[start]

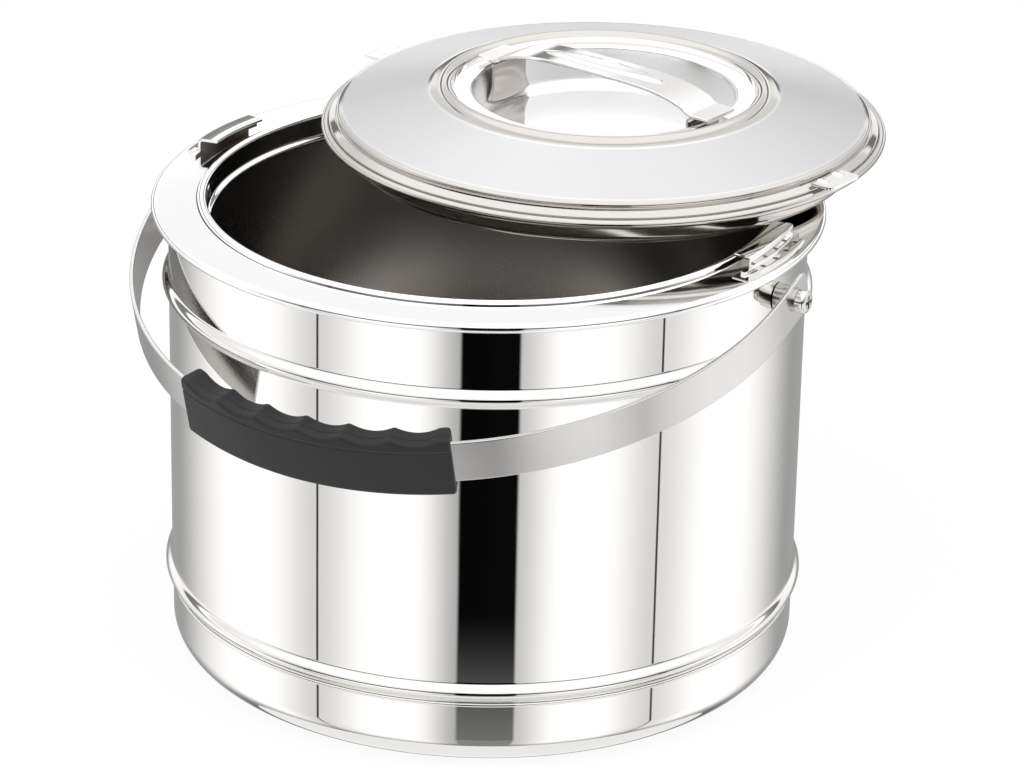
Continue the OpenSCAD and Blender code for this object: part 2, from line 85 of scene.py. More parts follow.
# A new node: its settings first, then its sockets, in order or by key
def make(tree, kind, *inputs, sockets=None, out=None, **settings):
    n = tree.nodes.new(kind)
    for key, value in settings.items():
        setattr(n, key, value)
    for socket, value in zip([s for s in n.inputs if s.enabled], inputs):
        link(tree, value, socket)
    for key, value in (sockets or {}).items():
        link(tree, value, n.inputs[key])
    if out is None:
        return Val(tree, next(s for s in n.outputs if s.enabled))
    return Val(tree, n.outputs[out])


def link(tree, value, socket):
    if isinstance(value, Val):
        tree.links.new(value.socket, socket)
    else:
        socket.default_value = value


def mixColour(tree, factor, a, b):
    colours = {0: factor, 6: a, 7: b}  # the colour sockets of a Mix node
    return make(tree, "ShaderNodeMix", sockets=colours, out=2, data_type="RGBA")


def noise(tree, where, scale, detail=3.0, rough=0.5):
    sockets = {"Vector": where, "Scale": scale, "Detail": detail, "Roughness": rough}
    return make(tree, "ShaderNodeTexNoise", sockets=sockets, out=0)


def split(tree, vector):
    first = make(tree, "ShaderNodeSeparateXYZ", vector)
    return [Val(tree, s) for s in first.socket.node.outputs]


# Distance and angle about an upright axis, and the height
def polar(tree, coords, x=0.0, y=0.0):
    px, py, pz = split(tree, coords)
    dx, dy = px - x, py - y
    return (dx * dx + dy * dy).maths("SQRT"), dy.maths("ARCTAN2", dx), pz


# Fine rings left by a polishing wheel
def wheelMarks(tree, r, a, z):
    where = make(tree, "ShaderNodeCombineXYZ", r * 2600.0, a * 5.0, z * 2600.0)
    return noise(tree, where, 1.0, 4.0, 0.6)


def newMaterial(name, metallic=1.0):
    m = bpy.data.materials.new(name)
    m.use_nodes = True
    tree = m.node_tree
    shader = tree.nodes["Principled BSDF"]
    shader.inputs["Metallic"].default_value = metallic
    return m, tree, shader, make(tree, "ShaderNodeTexCoord", out="Object")


def dress(tree, shader, colour, rough, height, strength):
    link(tree, colour, shader.inputs["Base Color"])
    link(tree, rough, shader.inputs["Roughness"])
    relief = {"Strength": strength, "Distance": 0.0002, "Height": height}
    link(tree, make(tree, "ShaderNodeBump", sockets=relief), shader.inputs["Normal"])


def times(colour, factor):
    return tuple(c * factor for c in colour[:3]) + (1.0,)


def polished(name, colour, rough, smudge=0.02):
    m, tree, shader, coords = newMaterial(name)
    cloud = noise(tree, coords, 22.0, 4.0, 0.6)
    hair = noise(tree, coords, 900.0, 2.0)
    base = mixColour(tree, cloud, times(colour, 0.97), colour)
    rough = rough + smudge * cloud.step(0.45, 0.75) + 0.004 * hair
    dress(tree, shader, base, rough, noise(tree, coords, 14.0, 1.0, 0.4), 0.25)
    return m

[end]

→ TASK TO COMPLETE
Every line of the data above should be copied exactly.

→ RIGHT ANSWER
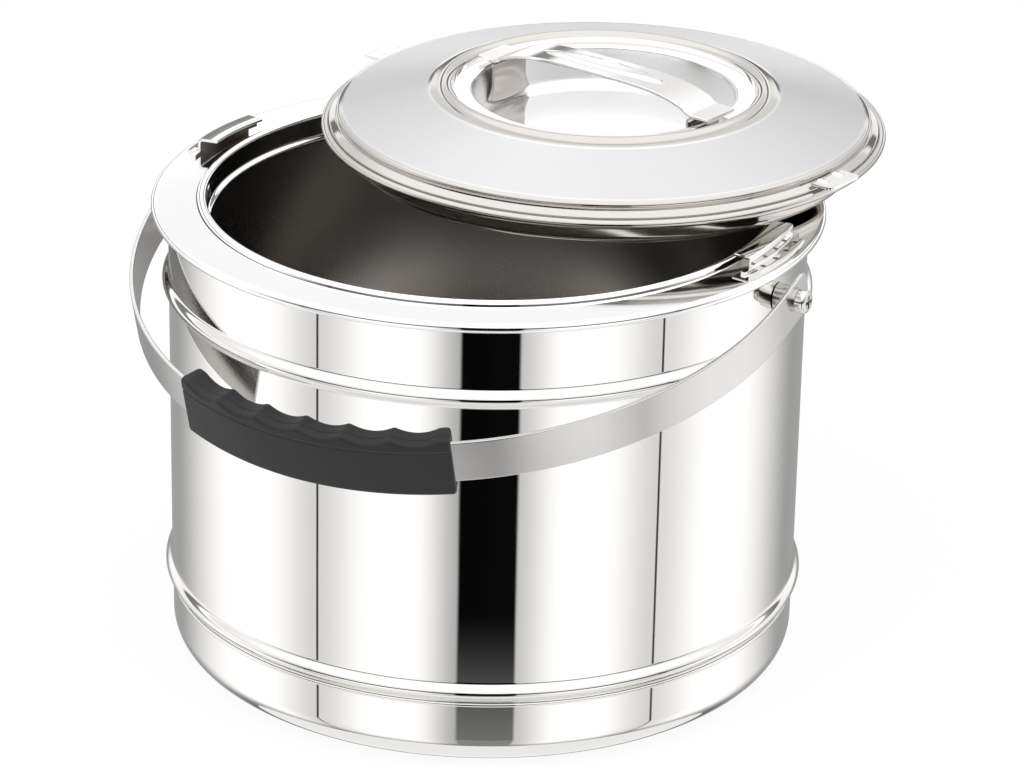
Continue the OpenSCAD and Blender code for this object: part 2, from line 85 of scene.py. More parts follow.
# A new node: its settings first, then its sockets, in order or by key
def make(tree, kind, *inputs, sockets=None, out=None, **settings):
    n = tree.nodes.new(kind)
    for key, value in settings.items():
        setattr(n, key, value)
    for socket, value in zip([s for s in n.inputs if s.enabled], inputs):
        link(tree, value, socket)
    for key, value in (sockets or {}).items():
        link(tree, value, n.inputs[key])
    if out is None:
        return Val(tree, next(s for s in n.outputs if s.enabled))
    return Val(tree, n.outputs[out])


def link(tree, value, socket):
    if isinstance(value, Val):
        tree.links.new(value.socket, socket)
    else:
        socket.default_value = value


def mixColour(tree, factor, a, b):
    colours = {0: factor, 6: a, 7: b}  # the colour sockets of a Mix node
    return make(tree, "ShaderNodeMix", sockets=colours, out=2, data_type="RGBA")


def noise(tree, where, scale, detail=3.0, rough=0.5):
    sockets = {"Vector": where, "Scale": scale, "Detail": detail, "Roughness": rough}
    return make(tree, "ShaderNodeTexNoise", sockets=sockets, out=0)


def split(tree, vector):
    first = make(tree, "ShaderNodeSeparateXYZ", vector)
    return [Val(tree, s) for s in first.socket.node.outputs]


# Distance and angle about an upright axis, and the height
def polar(tree, coords, x=0.0, y=0.0):
    px, py, pz = split(tree, coords)
    dx, dy = px - x, py - y
    return (dx * dx + dy * dy).maths("SQRT"), dy.maths("ARCTAN2", dx), pz


# Fine rings left by a polishing wheel
def wheelMarks(tree, r, a, z):
    where = make(tree, "ShaderNodeCombineXYZ", r * 2600.0, a * 5.0, z * 2600.0)
    return noise(tree, where, 1.0, 4.0, 0.6)


def newMaterial(name, metallic=1.0):
    m = bpy.data.materials.new(name)
    m.use_nodes = True
    tree = m.node_tree
    shader = tree.nodes["Principled BSDF"]
    shader.inputs["Metallic"].default_value = metallic
    return m, tree, shader, make(tree, "ShaderNodeTexCoord", out="Object")


def dress(tree, shader, colour, rough, height, strength):
    link(tree, colour, shader.inputs["Base Color"])
    link(tree, rough, shader.inputs["Roughness"])
    relief = {"Strength": strength, "Distance": 0.0002, "Height": height}
    link(tree, make(tree, "ShaderNodeBump", sockets=relief), shader.inputs["Normal"])


def times(colour, factor):
    return tuple(c * factor for c in colour[:3]) + (1.0,)


def polished(name, colour, rough, smudge=0.02):
    m, tree, shader, coords = newMaterial(name)
    cloud = noise(tree, coords, 22.0, 4.0, 0.6)
    hair = noise(tree, coords, 900.0, 2.0)
    base = mixColour(tree, cloud, times(colour, 0.97), colour)
    rough = rough + smudge * cloud.step(0.45, 0.75) + 0.004 * hair
    dress(tree, shader, base, rough, noise(tree, coords, 14.0, 1.0, 0.4), 0.25)
    return m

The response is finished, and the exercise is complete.